LESSON NUMBER 2 – Figure out a way to accept credit cards.  I had decided not to accept credit cards because I wanted to see if it was something I needed to do.  I only lost one sale because of it but I need to figure out how I’m going to do that going forward.

LESSON NUMBER 3 – Be willing to take advice from seasoned sellers.  The lady at the table next to me was selling jewelry and has been doing shows for a number of years.  She was a wonderful resource.  She gave me some advice about credit cards and gave me the email address of a woman scheduling for an actual handmade show in December.  You would think that people selling would not be friendly due to the competitive nature of selling but it’s not typically like that.  There is a true community among artists and crafters and I love that.

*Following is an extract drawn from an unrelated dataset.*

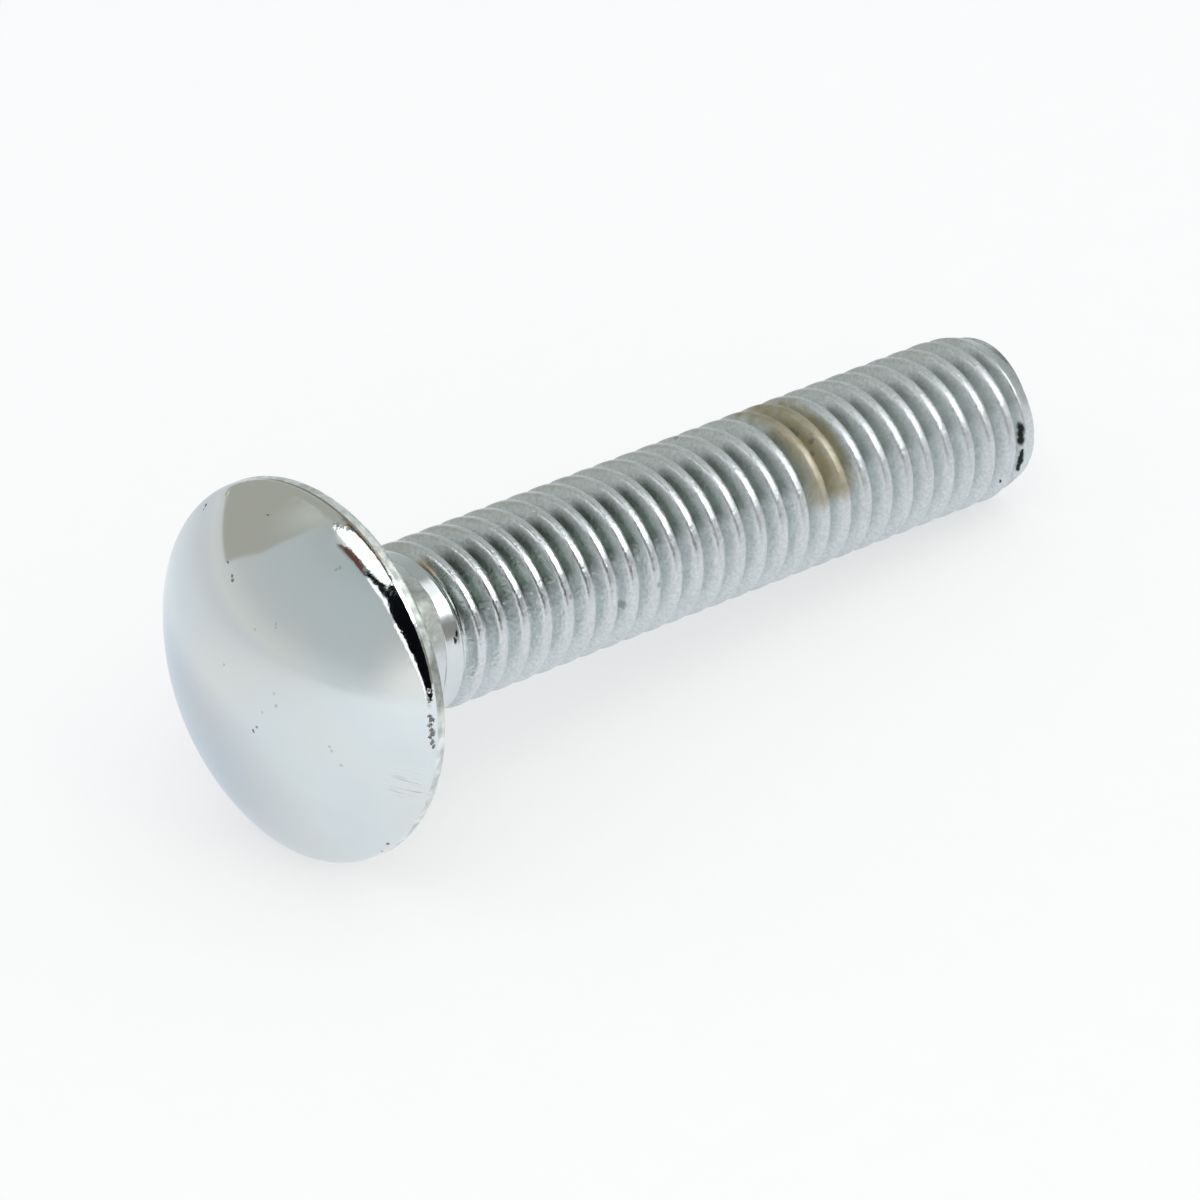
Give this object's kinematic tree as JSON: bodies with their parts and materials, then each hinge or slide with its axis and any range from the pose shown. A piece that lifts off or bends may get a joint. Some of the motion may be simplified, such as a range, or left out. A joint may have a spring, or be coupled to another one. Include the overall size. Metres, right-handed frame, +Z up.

LESSON NUMBER 4 – Just because you aren’t successful at one show does not mean that your work won’t be successful somewhere else.   I think part of my issue was that the show I did was at an older church in town.  The majority of the shoppers were much older people who were lovely and gave me good feedback, but I think my work would do better aimed at a younger demographic.  I just need to find the right shows for me.

LESSON NUMBER 5 – When all else fails, have your husband stop at the liquor store on the way home from the show.  It takes the edge off a bit.  Also, a date night right after the show is a beautiful thing for blowing off steam.

Was this show everything I’d hoped it would be?  No, but I decided to learn from it and move forward.  I have some ideas about some other things I want to do before I do another show.  I still love everything I put on that table so I know I’m doing what’s right for me.

I have a lot of things to share in future posts and some DIY posts to come.  I’m looking forward to a slow paced week and time with family.  Happy Thanksgiving!